[DO THIS]
Write out, word for word, only the data from its first line to the line containing "MIX_RESULT = 2".

[SOURCE MATERIAL]
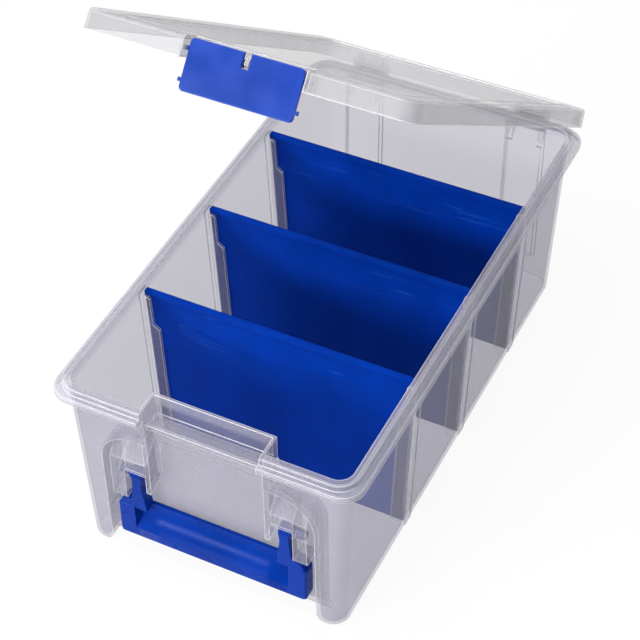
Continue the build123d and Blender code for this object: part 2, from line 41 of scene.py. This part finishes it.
# Places on the pieces and the widths over which looks change there, in metres
RIM_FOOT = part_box("tub")[1].z - 0.010
RIM_FADE = 0.003
HANDLE_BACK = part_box("handle")[1].y
FRONT_FADE = 0.004
GRIP_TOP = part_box("handle")[0].z + 0.030
SCOOP_HEIGHT = 0.0212
SCOOP_HALF = 0.0565
SCOOP_FADE = 0.018
STREAK_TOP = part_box("divider_1")[1].z
STREAK_FULL = 0.020
STREAK_NONE = 0.050

# Moulded edges: how far their shading is rounded, in metres
CLEAR_ROUND = 0.0012
BLUE_ROUND = 0.0009
ROUND_SAMPLES = 8

# Clear plastic
# Painted highlight: the near-white colour mixed in along the sharp edges of the clear plastic
PAINTED_HIGHLIGHT_COLOUR = (0.97, 0.97, 1.0)
CLOUD_DEPTH = 0.94
FRONT_SHARE = 0.5
FRESNEL_POWER = 5.0
LOW_ANGLE_GLOSS = 0.9
STRAIGHT_GLOSS = 0.06

# Blue plastic
BLUE_DEPTH = 0.86
BLUE_LIFT = 1.10
BLUE_SPECULAR = (0.50, 0.60, 1.0)
STREAK_COLOUR = (0.02, 0.12, 0.60)
STREAK_SHARE = 0.35
SCOOP_CURVE = 15.0

# Studio
FLOOR_SIZE = 8.0
FLOOR_DROP = 0.0002
FLOOR_WHITE = 0.92
WORLD_LIGHT = 0.18
LAMP_AIM = (0, 0, 0.12)

# Places of the two colours and of the result on a Mix node set to colour
MIX_FIRST = 6
MIX_SECOND = 7
MIX_RESULT = 2


def make_camera():
    """The camera at the photograph's viewing angle."""
    a = math.radians(AZIMUTH)
    e = math.radians(ELEVATION)
    r = math.radians(ROLL)
    back = Vector((math.sin(a) * math.cos(e), -math.cos(a) * math.cos(e), math.sin(e)))
    level_right = (-back).cross(Vector((0, 0, 1))).normalized()
    level_up = level_right.cross(-back)
    right = math.cos(r) * level_right + math.sin(r) * level_up
    up = -math.sin(r) * level_right + math.cos(r) * level_up
    data = bpy.data.cameras.new("camera")
    data.sensor_width = SENSOR
    data.lens = FOCAL * SENSOR / FRAME_SIZE
    data.shift_x = (FRAME_SIZE / 2 - CENTRE[0]) / FRAME_SIZE
    data.shift_y = (CENTRE[1] - FRAME_SIZE / 2) / FRAME_SIZE
    data.clip_start, data.clip_end = CLIP
    camera = bpy.data.objects.new("camera", data)
    scene.collection.objects.link(camera)
    axes = Matrix((right, up, back)).transposed().to_4x4()
    camera.matrix_world = Matrix.Translation(Vector(TARGET) + back * DISTANCE) @ axes
    scene.camera = camera


def new_material(name):
    """A blank node material with its tree and output."""
    material = bpy.data.materials.new(name)
    material.use_nodes = True
    tree = material.node_tree
    tree.nodes.clear()
    output = tree.nodes.new("ShaderNodeOutputMaterial")
    return material, tree, output


def node(tree, kind, **values):
    """A node with some of its sockets and settings filled in."""
    made = tree.nodes.new("ShaderNode" + kind)
    for key, value in values.items():
        if key in made.inputs:
            made.inputs[key].default_value = value
        else:
            setattr(made, key, value)
    return made


def math_node(tree, operation, a, b):
    """The result of a sum on two values or sockets."""
    made = node(tree, "Math", operation=operation)
    for socket, value in zip(made.inputs, (a, b)):
        if isinstance(value, (int, float)):
            socket.default_value = value
        else:
            tree.links.new(value, socket)
    return made.outputs[0]


def clamped(tree, value):
    """A value held between 0 and 1."""
    made = node(tree, "Clamp")
    tree.links.new(value, made.inputs["Value"])
    return made.outputs[0]


def between(tree, value, start, end):
    """0 before the start and 1 past the end, which may lie either way."""
    made = node(tree, "MapRange", interpolation_type="SMOOTHSTEP")
    tree.links.new(value, made.inputs["Value"])
    made.inputs["From Min"].default_value = start
    made.inputs["From Max"].default_value = end
    return made.outputs["Result"]


def along(tree, axis):
    """The place along one axis, in metres."""
    split = node(tree, "SeparateXYZ")
    tree.links.new(node(tree, "TexCoord").outputs["Object"], split.inputs[0])
    return split.outputs[axis]


def noise(tree, scale, detail, stretch=(1, 1, 1)):
    """Noise in the object's own metres."""
    place = node(tree, "TexCoord").outputs["Object"]
    mapping = node(tree, "Mapping", Scale=stretch)
    tree.links.new(place, mapping.inputs["Vector"])
    made = node(tree, "TexNoise", Scale=scale, Detail=detail)
    tree.links.new(mapping.outputs["Vector"], made.inputs["Vector"])
    return made.outputs["Fac"]


def ramp(tree, source, low, high):
    """A change from one grey or colour at 0.3 to another at 0.7."""
    made = node(tree, "ValToRGB")
    for element, place, value in zip(made.color_ramp.elements, (0.3, 0.7), (low, high)):
        element.position = place
        colour = (value,) * 3 if isinstance(value, float) else value
        element.color = (*colour, 1)
    tree.links.new(source, made.inputs["Fac"])
    return made.outputs["Color"]


def mix_colours(tree, share, first, second):
    """A share of one plain colour over another that varies."""
    made = node(tree, "Mix", data_type="RGBA")
    tree.links.new(share, made.inputs["Factor"])
    tree.links.new(first, made.inputs[MIX_FIRST])
    made.inputs[MIX_SECOND].default_value = (*second, 1)
    return made.outputs[MIX_RESULT]


def mix_shaders(tree, share, first, second):
    """A share of the second shader over the first."""
    made = node(tree, "MixShader")
    tree.links.new(share, made.inputs[0])
    tree.links.new(first, made.inputs[1])
    tree.links.new(second, made.inputs[2])
    return made.outputs[0]


def bump(tree, height, strength, distance, normal):
    """A bump from a height socket, over the normal given."""
    made = node(tree, "Bump", Strength=strength, Distance=distance)
    tree.links.new(height, made.inputs["Height"])
    tree.links.new(normal, made.inputs["Normal"])
    return made.outputs["Normal"]


def rounded_normal(tree, radius):
    """The surface normal with the sharp edges rounded off, as on a moulded part."""
    return node(tree, "Bevel", samples=ROUND_SAMPLES, Radius=radius).outputs["Normal"]


def edge_mask(tree, rounded, gain):
    """1 along sharp edges, which catch the light in moulded plastic, and 0 on flat faces."""
    true_normal = node(tree, "NewGeometry").outputs["Normal"]
    dot = node(tree, "VectorMath", operation="DOT_PRODUCT")
    tree.links.new(rounded, dot.inputs[0])
    tree.links.new(true_normal, dot.inputs[1])
    bent = math_node(tree, "SUBTRACT", 1.0, dot.outputs["Value"])
    return clamped(tree, math_node(tree, "MULTIPLY", bent, gain))


def thick_places(tree):
    """1 on the tub's rim, a half on the front mouldings before the handle, and 0 elsewhere."""
    rim = between(tree, along(tree, "Z"), RIM_FOOT, RIM_FOOT + RIM_FADE)
    front = between(tree, along(tree, "Y"), HANDLE_BACK + FRONT_FADE, HANDLE_BACK - FRONT_FADE)
    return math_node(tree, "MAXIMUM", rim, math_node(tree, "MULTIPLY", front, FRONT_SHARE))


def clear_plastic(name, haze, edge_highlight_share, edge_gain, thick_haze, gloss, colour, tint):
    """Milky see-through plastic: a thin haze, a painted highlight along sharp edges (near-white
    colour and more of the milk there), and gloss that grows at low angles.
    """
    material, tree, output = new_material(name)
    rounded = rounded_normal(tree, CLEAR_ROUND)
    edges = edge_mask(tree, rounded, edge_gain)
    cloudy = noise(tree, scale=26.0, detail=3.0)
    body = ramp(tree, cloudy, tuple(c * CLOUD_DEPTH for c in colour), colour)
    milk = node(tree, "BsdfPrincipled", Roughness=0.35, IOR=1.49)
    # Painted highlight: near-white colour mixed into the base colour along sharp edges
    tree.links.new(mix_colours(tree, edges, body, PAINTED_HIGHLIGHT_COLOUR), milk.inputs["Base Color"])
    tree.links.new(rounded, milk.inputs["Normal"])
    clear = node(tree, "BsdfTransparent", Color=(*tint, 1))
    # Painted highlight: more of the pale milk along sharp edges, so that they show as white lines
    highlight_line = math_node(tree, "MULTIPLY", edges, edge_highlight_share)
    thick = math_node(tree, "MULTIPLY", thick_places(tree), thick_haze)
    milk_and_highlight = math_node(tree, "MAXIMUM", highlight_line, thick)
    share = clamped(tree, math_node(tree, "ADD", milk_and_highlight, haze))
    seen = mix_shaders(tree, share, clear.outputs[0], milk.outputs[0])
    facing = node(tree, "LayerWeight", Blend=0.5).outputs["Facing"]
    rise = math_node(tree, "POWER", facing, FRESNEL_POWER)
    rise = math_node(tree, "MULTIPLY", rise, LOW_ANGLE_GLOSS)
    shine = math_node(tree, "MULTIPLY", math_node(tree, "ADD", rise, STRAIGHT_GLOSS), gloss)
    mirror = node(tree, "BsdfGlossy", Roughness=0.22)
    tree.links.new(rounded, mirror.inputs["Normal"])
    surface = mix_shaders(tree, shine, seen, mirror.outputs[0])
    tree.links.new(surface, output.inputs["Surface"])
    return material


def flow_streaks(tree, colour):
    """Thin pale flow marks across the upper part of a divider, over its colour."""
    lines = noise(tree, scale=16.0, detail=3.0, stretch=(1, 1, 16))
    lines = between(tree, lines, 0.60, 0.68)
    patches = between(tree, noise(tree, scale=22.0, detail=1.0), 0.48, 0.58)
    upper = between(tree, along(tree, "Z"), STREAK_TOP - STREAK_NONE, STREAK_TOP - STREAK_FULL)
    marks = math_node(tree, "MULTIPLY", math_node(tree, "MULTIPLY", lines, patches), upper)
    share = math_node(tree, "MULTIPLY", marks, STREAK_SHARE)
    return mix_colours(tree, share, colour, STREAK_COLOUR)


def scoop_height(tree):
    """A height for a bump that deepens the curve of the grip's finger scoop."""
    drop = math_node(tree, "SUBTRACT", GRIP_TOP, along(tree, "Z"))
    held = math_node(tree, "MINIMUM", math_node(tree, "MAXIMUM", drop, 0.0), SCOOP_HEIGHT)
    curve = math_node(tree, "MULTIPLY", math_node(tree, "POWER", held, 2.0), SCOOP_CURVE)
    aside = math_node(tree, "ABSOLUTE", along(tree, "X"), 0.0)
    inside = between(tree, aside, SCOOP_HALF, SCOOP_HALF - SCOOP_FADE)
    return math_node(tree, "MULTIPLY", curve, inside)


def blue_plastic(name, colour, roughness, index, waves, streaks=False, scoop=False):
    """Solid coloured plastic with a fine moulded grain and slow waves in its gloss."""
    material, tree, output = new_material(name)
    shader = node(tree, "BsdfPrincipled", IOR=index)
    shader.inputs["Specular IOR Level"].default_value = 1.0
    shader.inputs["Specular Tint"].default_value = (*BLUE_SPECULAR, 1)
    cloudy = noise(tree, scale=30.0, detail=3.0)
    low = tuple(c * BLUE_DEPTH for c in colour)
    high = tuple(min(1.0, c * BLUE_LIFT) for c in colour)
    shade = ramp(tree, cloudy, low, high)
    if streaks:
        shade = flow_streaks(tree, shade)
    tree.links.new(shade, shader.inputs["Base Color"])
    patches = noise(tree, scale=60.0, detail=2.0)
    patchy = ramp(tree, patches, roughness - 0.04, roughness + 0.05)
    tree.links.new(patchy, shader.inputs["Roughness"])
    grain = noise(tree, scale=1400.0, detail=2.0)
    normal = bump(tree, grain, 0.06, 0.0003, rounded_normal(tree, BLUE_ROUND))
    normal = bump(tree, noise(tree, scale=14.0, detail=2.0), waves, 0.004, normal)
    if scoop:
        normal = bump(tree, scoop_height(tree), 1.0, 1.0, normal)
    tree.links.new(normal, shader.inputs["Normal"])
    tree.links.new(shader.outputs[0], output.inputs["Surface"])
    return material


def paint(name, material):
    """Give a CAD node one material on all its slots."""
    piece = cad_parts[name]
    piece.data.materials.clear()
    piece.data.materials.append(material)


def seen_directly(tree):
    """1 for camera, mirror and glass rays, and 0 for the light that falls on things."""
    path = node(tree, "LightPath")
    both = math_node(tree, "MAXIMUM", path.outputs["Is Camera Ray"], path.outputs["Is Glossy Ray"])
    return math_node(tree, "MAXIMUM", both, path.outputs["Is Transmission Ray"])


def make_floor():
    """A plain pale floor that keeps a soft shadow."""
    bpy.ops.mesh.primitive_plane_add(size=FLOOR_SIZE, location=(0, 0, -FLOOR_DROP))
    floor = bpy.context.object
    floor.name = "floor"
    material, tree, output = new_material("floor_white")
    matt = node(tree, "BsdfDiffuse", Color=(0.90, 0.90, 0.90, 1))
    glow = node(tree, "Emission", Color=(1, 1, 1, 1), Strength=1.0)
    share = math_node(tree, "MULTIPLY", seen_directly(tree), FLOOR_WHITE)
    surface = mix_shaders(tree, share, matt.outputs[0], glow.outputs[0])
    tree.links.new(surface, output.inputs["Surface"])
    floor.data.materials.append(material)


def make_world():
    """Even studio light, with a white background where it is seen."""
    world = bpy.data.worlds.new("studio")
    scene.world = world
    world.use_nodes = True
    tree = world.node_tree
    tree.nodes.clear()
    output = tree.nodes.new("ShaderNodeOutputWorld")
    light = node(tree, "Background", Color=(0.96, 0.97, 1.0, 1), Strength=WORLD_LIGHT)
    white = node(tree, "Background", Color=(1, 1, 1, 1), Strength=1.0)
    surface = mix_shaders(tree, seen_directly(tree), light.outputs[0], white.outputs[0])
    tree.links.new(surface, output.inputs["Surface"])


def make_lamp(name, place, size, power):
    """A soft box that points at the middle of the object."""
    data = bpy.data.lights.new(name, "AREA")
    data.shape = "RECTANGLE"
    data.size, data.size_y = size
    data.energy = power
    lamp = bpy.data.objects.new(name, data)
    scene.collection.objects.link(lamp)
    lamp.location = place
    lamp.rotation_mode = "QUATERNION"
    lamp.rotation_quaternion = (Vector(place) - Vector(LAMP_AIM)).to_track_quat("Z", "Y")


make_camera()
make_floor()
make_world()
make_lamp("top_lamp", place=(-0.4, -0.5, 2.0), size=(1.4, 1.4), power=34)
make_lamp("front_lamp", place=(-1.0, -1.9, 1.0), size=(0.8, 0.6), power=34)
make_lamp("side_lamp", place=(1.93, -0.83, 0.35), size=(0.20, 0.55), power=5)
make_lamp("back_lamp", place=(0.3, 1.8, 1.5), size=(1.2, 0.6), power=12)

# The edge haze and edge gain set the painted highlight along the sharp edges
paint("tub", clear_plastic(
    "clear_shell", haze=0.12, edge_highlight_share=0.62, edge_gain=10, thick_haze=0.13, gloss=0.14,
    colour=(0.74, 0.73, 0.82), tint=(0.83, 0.825, 0.85)))
paint("lid", clear_plastic(
    "clear_lid", haze=0.30, edge_highlight_share=0.45, edge_gain=12, thick_haze=0.0, gloss=0.12,
    colour=(0.58, 0.57, 0.59), tint=(0.90, 0.895, 0.90)))
paint("latch", blue_plastic(
    "latch_blue", colour=(0.002, 0.036, 0.32), roughness=0.22, index=1.32, waves=0.30))
paint("handle", blue_plastic(
    "handle_blue", colour=(0.0005, 0.032, 0.30), roughness=0.27, index=1.13, waves=0.0,
    scoop=True))
divider_blue = blue_plastic(
    "divider_blue", colour=(0.0003, 0.036, 0.36), roughness=0.40, index=1.08, waves=0.10,
    streaks=True)
for number in (1, 2, 3):
    paint("divider_" + str(number), divider_blue)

[COMPLETE RESPONSE]
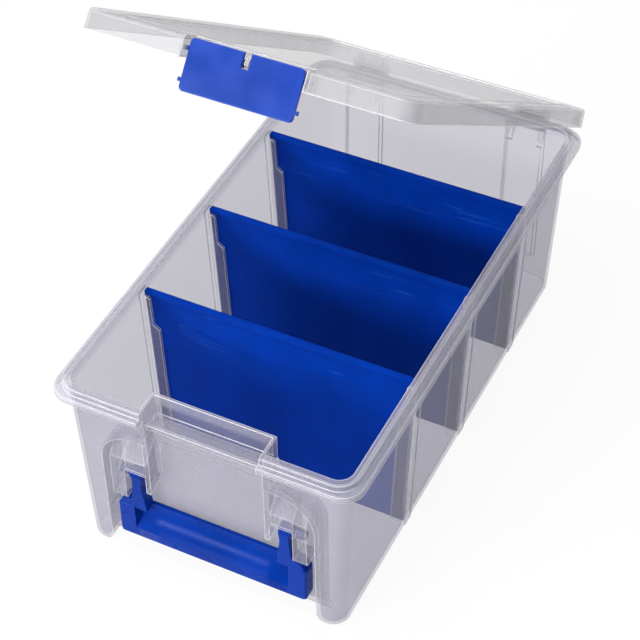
Continue the build123d and Blender code for this object: part 2, from line 41 of scene.py. This part finishes it.
# Places on the pieces and the widths over which looks change there, in metres
RIM_FOOT = part_box("tub")[1].z - 0.010
RIM_FADE = 0.003
HANDLE_BACK = part_box("handle")[1].y
FRONT_FADE = 0.004
GRIP_TOP = part_box("handle")[0].z + 0.030
SCOOP_HEIGHT = 0.0212
SCOOP_HALF = 0.0565
SCOOP_FADE = 0.018
STREAK_TOP = part_box("divider_1")[1].z
STREAK_FULL = 0.020
STREAK_NONE = 0.050

# Moulded edges: how far their shading is rounded, in metres
CLEAR_ROUND = 0.0012
BLUE_ROUND = 0.0009
ROUND_SAMPLES = 8

# Clear plastic
# Painted highlight: the near-white colour mixed in along the sharp edges of the clear plastic
PAINTED_HIGHLIGHT_COLOUR = (0.97, 0.97, 1.0)
CLOUD_DEPTH = 0.94
FRONT_SHARE = 0.5
FRESNEL_POWER = 5.0
LOW_ANGLE_GLOSS = 0.9
STRAIGHT_GLOSS = 0.06

# Blue plastic
BLUE_DEPTH = 0.86
BLUE_LIFT = 1.10
BLUE_SPECULAR = (0.50, 0.60, 1.0)
STREAK_COLOUR = (0.02, 0.12, 0.60)
STREAK_SHARE = 0.35
SCOOP_CURVE = 15.0

# Studio
FLOOR_SIZE = 8.0
FLOOR_DROP = 0.0002
FLOOR_WHITE = 0.92
WORLD_LIGHT = 0.18
LAMP_AIM = (0, 0, 0.12)

# Places of the two colours and of the result on a Mix node set to colour
MIX_FIRST = 6
MIX_SECOND = 7
MIX_RESULT = 2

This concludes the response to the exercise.